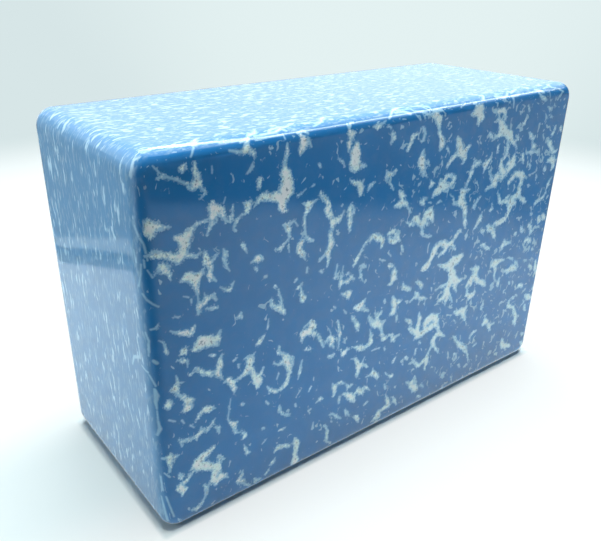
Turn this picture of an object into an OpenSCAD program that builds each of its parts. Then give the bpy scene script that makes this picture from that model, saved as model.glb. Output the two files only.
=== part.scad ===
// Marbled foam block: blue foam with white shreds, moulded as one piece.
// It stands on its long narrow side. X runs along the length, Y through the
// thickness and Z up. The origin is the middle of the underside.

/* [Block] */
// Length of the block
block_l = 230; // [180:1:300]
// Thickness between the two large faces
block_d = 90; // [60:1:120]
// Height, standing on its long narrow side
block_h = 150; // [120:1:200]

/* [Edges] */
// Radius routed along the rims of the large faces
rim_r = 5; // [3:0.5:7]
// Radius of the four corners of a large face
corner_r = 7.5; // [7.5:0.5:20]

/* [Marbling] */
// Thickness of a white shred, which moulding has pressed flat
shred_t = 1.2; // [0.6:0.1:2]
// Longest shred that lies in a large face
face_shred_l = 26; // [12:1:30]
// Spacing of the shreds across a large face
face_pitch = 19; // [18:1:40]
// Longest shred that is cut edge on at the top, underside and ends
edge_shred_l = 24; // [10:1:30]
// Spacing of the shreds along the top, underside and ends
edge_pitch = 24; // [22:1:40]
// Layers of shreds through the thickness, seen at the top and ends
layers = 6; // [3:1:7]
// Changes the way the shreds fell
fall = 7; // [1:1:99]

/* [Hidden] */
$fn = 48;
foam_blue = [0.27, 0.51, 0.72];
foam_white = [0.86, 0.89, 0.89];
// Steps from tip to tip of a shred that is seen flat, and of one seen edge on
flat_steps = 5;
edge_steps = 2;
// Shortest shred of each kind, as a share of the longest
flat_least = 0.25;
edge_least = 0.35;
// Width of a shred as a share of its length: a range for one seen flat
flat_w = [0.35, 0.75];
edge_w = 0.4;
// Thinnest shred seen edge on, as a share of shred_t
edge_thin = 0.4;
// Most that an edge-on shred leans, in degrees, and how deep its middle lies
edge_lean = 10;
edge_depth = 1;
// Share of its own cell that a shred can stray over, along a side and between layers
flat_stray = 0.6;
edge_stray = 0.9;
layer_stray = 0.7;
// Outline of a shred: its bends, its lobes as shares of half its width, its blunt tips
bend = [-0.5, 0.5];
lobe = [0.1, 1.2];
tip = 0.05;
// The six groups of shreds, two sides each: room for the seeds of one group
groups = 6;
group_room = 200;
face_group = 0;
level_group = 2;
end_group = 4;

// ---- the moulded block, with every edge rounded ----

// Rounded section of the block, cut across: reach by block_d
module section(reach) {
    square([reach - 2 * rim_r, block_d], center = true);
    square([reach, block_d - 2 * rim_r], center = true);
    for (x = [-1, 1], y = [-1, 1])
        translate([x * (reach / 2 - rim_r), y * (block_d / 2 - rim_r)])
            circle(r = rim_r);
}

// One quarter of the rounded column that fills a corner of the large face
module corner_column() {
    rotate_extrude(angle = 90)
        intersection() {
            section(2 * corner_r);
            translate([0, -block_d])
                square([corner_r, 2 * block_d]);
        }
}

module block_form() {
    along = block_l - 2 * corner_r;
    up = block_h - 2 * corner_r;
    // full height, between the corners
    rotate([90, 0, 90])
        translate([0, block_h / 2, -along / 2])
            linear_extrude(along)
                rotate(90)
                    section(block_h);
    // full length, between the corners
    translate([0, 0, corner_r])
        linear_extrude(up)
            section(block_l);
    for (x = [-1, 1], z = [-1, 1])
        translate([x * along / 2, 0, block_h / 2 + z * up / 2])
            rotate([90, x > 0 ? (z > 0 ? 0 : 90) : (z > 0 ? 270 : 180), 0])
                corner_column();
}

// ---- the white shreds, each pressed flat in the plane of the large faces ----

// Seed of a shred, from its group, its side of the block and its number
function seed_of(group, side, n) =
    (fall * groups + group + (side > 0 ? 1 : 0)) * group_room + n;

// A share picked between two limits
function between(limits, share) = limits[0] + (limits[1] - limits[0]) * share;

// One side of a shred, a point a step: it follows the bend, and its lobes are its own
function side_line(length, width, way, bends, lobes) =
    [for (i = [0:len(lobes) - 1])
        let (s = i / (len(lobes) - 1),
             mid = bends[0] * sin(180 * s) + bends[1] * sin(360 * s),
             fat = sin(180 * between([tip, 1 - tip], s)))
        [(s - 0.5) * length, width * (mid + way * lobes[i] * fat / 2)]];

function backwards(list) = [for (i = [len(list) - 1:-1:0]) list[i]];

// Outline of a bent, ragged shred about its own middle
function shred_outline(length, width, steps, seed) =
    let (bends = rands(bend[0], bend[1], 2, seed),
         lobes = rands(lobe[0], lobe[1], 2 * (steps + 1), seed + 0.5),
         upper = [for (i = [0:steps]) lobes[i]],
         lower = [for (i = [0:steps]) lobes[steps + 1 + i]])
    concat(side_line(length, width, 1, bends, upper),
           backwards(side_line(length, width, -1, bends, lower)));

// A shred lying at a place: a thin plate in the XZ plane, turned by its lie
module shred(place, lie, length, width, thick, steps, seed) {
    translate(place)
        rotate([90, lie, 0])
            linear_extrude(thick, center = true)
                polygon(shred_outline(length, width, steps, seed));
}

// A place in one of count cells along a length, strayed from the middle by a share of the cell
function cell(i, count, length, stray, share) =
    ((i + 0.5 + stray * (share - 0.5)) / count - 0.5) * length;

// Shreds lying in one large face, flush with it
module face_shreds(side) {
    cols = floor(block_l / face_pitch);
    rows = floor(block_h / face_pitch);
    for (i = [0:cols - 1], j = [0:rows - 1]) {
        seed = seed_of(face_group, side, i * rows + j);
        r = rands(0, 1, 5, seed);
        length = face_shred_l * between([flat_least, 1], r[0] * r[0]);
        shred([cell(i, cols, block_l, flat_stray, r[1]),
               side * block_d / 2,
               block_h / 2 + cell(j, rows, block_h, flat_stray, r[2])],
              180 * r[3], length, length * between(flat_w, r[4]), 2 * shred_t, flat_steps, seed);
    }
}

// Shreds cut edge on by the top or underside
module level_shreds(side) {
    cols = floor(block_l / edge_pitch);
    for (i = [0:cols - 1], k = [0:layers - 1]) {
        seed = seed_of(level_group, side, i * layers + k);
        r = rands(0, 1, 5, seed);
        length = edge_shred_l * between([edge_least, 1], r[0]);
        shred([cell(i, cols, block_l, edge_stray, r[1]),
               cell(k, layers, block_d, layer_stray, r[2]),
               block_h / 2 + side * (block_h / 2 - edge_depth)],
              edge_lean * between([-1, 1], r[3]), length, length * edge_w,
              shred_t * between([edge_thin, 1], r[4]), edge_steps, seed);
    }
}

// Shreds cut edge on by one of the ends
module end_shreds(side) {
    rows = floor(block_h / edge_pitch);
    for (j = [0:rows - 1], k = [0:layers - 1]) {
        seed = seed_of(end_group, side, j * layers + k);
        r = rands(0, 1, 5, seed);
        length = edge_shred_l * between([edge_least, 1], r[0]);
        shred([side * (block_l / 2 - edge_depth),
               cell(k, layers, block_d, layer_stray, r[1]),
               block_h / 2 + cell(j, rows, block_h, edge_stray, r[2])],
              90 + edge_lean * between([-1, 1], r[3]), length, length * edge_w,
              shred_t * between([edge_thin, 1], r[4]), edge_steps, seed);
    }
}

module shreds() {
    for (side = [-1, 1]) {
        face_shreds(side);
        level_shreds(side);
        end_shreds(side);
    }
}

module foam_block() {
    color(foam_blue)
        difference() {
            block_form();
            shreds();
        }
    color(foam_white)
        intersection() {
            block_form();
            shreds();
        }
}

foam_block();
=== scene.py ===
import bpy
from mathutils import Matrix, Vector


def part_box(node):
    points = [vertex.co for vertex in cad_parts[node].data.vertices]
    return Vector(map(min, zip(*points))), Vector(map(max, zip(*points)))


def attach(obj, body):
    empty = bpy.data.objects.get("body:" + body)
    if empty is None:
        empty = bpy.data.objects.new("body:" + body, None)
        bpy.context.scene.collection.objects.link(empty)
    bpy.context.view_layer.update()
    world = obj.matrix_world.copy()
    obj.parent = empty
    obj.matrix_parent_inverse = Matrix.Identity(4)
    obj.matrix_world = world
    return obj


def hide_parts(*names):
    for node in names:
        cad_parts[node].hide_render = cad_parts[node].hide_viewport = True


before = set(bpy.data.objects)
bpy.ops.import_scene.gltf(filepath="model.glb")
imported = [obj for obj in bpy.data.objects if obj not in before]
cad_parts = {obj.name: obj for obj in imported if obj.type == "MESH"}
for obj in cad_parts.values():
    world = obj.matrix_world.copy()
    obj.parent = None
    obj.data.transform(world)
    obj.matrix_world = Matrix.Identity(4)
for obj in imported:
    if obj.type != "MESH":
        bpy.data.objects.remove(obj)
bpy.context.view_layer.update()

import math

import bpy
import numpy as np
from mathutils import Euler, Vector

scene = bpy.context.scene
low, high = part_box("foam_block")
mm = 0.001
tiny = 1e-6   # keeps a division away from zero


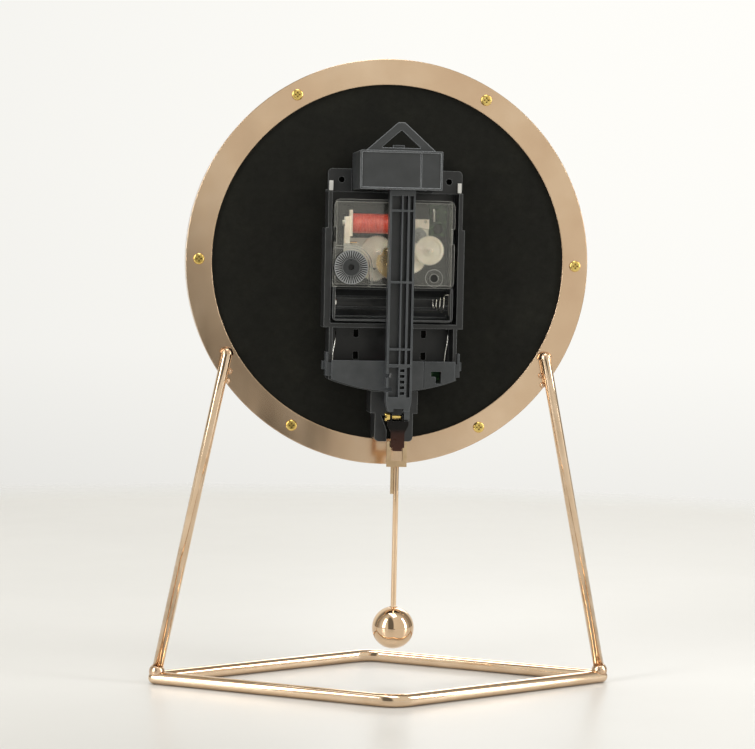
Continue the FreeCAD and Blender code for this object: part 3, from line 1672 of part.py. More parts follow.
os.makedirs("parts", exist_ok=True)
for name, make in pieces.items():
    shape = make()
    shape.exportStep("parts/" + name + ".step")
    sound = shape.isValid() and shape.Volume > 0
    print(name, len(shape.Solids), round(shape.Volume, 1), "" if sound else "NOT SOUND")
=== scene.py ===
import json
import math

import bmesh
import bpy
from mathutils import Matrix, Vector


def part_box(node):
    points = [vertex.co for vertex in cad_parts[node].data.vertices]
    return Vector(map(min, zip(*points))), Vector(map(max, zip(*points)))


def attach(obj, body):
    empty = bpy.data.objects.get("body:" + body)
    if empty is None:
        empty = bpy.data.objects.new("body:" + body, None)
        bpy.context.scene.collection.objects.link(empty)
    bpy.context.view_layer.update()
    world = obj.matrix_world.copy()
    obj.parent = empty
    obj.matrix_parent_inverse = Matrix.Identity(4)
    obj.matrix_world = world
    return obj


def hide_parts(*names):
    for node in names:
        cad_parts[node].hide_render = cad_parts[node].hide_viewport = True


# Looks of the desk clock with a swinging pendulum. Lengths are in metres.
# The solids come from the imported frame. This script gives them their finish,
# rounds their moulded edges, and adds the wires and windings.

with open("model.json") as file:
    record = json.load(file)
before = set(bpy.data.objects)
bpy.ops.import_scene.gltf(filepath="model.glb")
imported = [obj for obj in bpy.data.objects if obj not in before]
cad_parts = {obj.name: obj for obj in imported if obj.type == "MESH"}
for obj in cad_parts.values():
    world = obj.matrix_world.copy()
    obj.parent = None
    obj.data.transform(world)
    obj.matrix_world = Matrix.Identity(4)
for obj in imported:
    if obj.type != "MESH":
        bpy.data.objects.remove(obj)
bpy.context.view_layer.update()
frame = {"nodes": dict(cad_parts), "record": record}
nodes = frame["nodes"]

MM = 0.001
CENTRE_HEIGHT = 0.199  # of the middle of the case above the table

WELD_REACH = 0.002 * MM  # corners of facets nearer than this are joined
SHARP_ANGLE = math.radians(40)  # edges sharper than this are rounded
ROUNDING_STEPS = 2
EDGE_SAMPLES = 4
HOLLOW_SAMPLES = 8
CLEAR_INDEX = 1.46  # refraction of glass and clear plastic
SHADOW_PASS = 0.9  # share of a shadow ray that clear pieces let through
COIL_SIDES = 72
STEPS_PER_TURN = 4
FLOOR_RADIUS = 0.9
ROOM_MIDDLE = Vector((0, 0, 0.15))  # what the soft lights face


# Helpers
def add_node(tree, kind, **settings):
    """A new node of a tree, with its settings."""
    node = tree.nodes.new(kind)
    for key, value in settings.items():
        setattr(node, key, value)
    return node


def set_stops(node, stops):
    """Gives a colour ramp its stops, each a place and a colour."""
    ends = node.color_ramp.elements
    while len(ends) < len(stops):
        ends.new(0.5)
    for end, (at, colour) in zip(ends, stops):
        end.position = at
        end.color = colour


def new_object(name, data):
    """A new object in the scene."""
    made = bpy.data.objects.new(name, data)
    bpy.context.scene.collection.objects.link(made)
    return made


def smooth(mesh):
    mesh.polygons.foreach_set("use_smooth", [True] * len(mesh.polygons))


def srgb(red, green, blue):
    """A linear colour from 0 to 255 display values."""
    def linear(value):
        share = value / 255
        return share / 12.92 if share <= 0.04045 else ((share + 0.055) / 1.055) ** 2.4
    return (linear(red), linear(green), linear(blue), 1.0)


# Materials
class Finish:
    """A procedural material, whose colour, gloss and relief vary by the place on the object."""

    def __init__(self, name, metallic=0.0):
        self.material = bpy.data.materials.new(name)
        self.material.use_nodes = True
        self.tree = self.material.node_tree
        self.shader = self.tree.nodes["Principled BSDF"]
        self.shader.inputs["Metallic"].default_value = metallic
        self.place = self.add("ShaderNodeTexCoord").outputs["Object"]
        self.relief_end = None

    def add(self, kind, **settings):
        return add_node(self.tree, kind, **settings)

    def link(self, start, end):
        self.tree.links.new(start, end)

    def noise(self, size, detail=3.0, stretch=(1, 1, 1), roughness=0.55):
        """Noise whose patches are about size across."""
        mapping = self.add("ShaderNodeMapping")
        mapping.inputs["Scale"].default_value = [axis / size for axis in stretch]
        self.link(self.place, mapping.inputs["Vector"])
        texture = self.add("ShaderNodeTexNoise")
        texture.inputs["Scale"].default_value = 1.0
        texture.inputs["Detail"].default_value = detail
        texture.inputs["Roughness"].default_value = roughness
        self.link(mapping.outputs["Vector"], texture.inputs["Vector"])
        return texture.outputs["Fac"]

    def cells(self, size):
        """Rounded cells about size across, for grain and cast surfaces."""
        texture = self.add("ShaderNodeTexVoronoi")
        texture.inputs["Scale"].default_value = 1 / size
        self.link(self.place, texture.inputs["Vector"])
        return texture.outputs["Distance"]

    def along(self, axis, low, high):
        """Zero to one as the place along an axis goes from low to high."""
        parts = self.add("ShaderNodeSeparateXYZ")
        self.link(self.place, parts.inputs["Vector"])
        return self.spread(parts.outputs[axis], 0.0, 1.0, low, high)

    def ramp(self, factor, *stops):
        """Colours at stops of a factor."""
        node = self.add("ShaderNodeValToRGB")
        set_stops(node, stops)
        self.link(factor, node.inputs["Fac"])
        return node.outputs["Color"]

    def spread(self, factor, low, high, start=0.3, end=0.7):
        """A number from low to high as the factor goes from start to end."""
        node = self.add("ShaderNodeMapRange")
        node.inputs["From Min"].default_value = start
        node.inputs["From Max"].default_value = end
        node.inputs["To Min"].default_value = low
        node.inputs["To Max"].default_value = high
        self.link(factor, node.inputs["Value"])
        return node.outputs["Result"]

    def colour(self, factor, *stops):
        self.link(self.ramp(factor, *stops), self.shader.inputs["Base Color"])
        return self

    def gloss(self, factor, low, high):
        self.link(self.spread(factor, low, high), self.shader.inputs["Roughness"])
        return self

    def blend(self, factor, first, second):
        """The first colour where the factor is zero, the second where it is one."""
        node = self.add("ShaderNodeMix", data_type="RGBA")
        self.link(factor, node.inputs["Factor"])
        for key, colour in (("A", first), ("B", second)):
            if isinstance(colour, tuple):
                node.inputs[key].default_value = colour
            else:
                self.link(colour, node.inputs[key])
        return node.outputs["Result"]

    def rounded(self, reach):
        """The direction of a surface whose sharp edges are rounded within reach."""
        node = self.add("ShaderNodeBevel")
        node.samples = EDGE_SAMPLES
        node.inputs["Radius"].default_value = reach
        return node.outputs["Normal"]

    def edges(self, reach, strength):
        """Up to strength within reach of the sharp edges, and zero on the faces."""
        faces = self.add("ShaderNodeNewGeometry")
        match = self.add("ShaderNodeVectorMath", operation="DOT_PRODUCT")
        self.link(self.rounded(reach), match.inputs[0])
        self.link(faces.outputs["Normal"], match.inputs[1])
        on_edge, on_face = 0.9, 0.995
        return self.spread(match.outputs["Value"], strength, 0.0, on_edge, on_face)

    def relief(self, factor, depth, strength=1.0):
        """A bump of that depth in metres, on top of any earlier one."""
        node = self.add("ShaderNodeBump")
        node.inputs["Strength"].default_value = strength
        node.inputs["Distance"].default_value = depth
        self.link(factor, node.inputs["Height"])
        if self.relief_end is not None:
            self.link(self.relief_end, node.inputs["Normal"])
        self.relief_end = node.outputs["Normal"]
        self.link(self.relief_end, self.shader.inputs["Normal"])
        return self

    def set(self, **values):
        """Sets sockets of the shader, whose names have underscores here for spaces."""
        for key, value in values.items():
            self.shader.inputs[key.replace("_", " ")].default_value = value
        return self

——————

__TO DO__
Restate, word for word and with nothing added, the lines from the first line of the listing through the one where "corner_r = 7.5; // [7.5:0.5:20]" stands.

__THE REPLY__
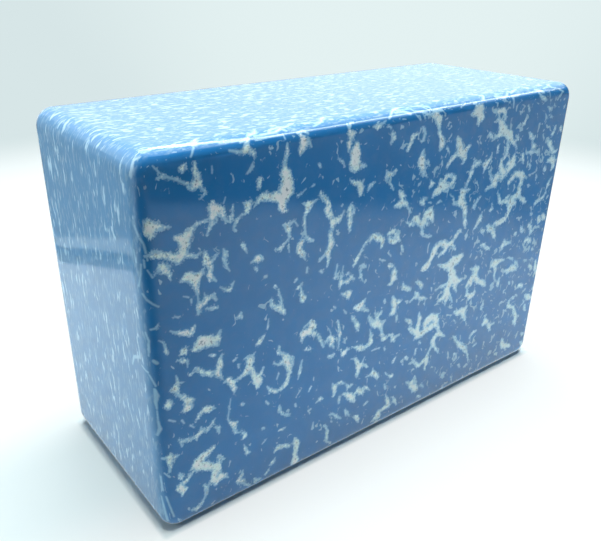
Turn this picture of an object into an OpenSCAD program that builds each of its parts. Then give the bpy scene script that makes this picture from that model, saved as model.glb. Output the two files only.
=== part.scad ===
// Marbled foam block: blue foam with white shreds, moulded as one piece.
// It stands on its long narrow side. X runs along the length, Y through the
// thickness and Z up. The origin is the middle of the underside.

/* [Block] */
// Length of the block
block_l = 230; // [180:1:300]
// Thickness between the two large faces
block_d = 90; // [60:1:120]
// Height, standing on its long narrow side
block_h = 150; // [120:1:200]

/* [Edges] */
// Radius routed along the rims of the large faces
rim_r = 5; // [3:0.5:7]
// Radius of the four corners of a large face
corner_r = 7.5; // [7.5:0.5:20]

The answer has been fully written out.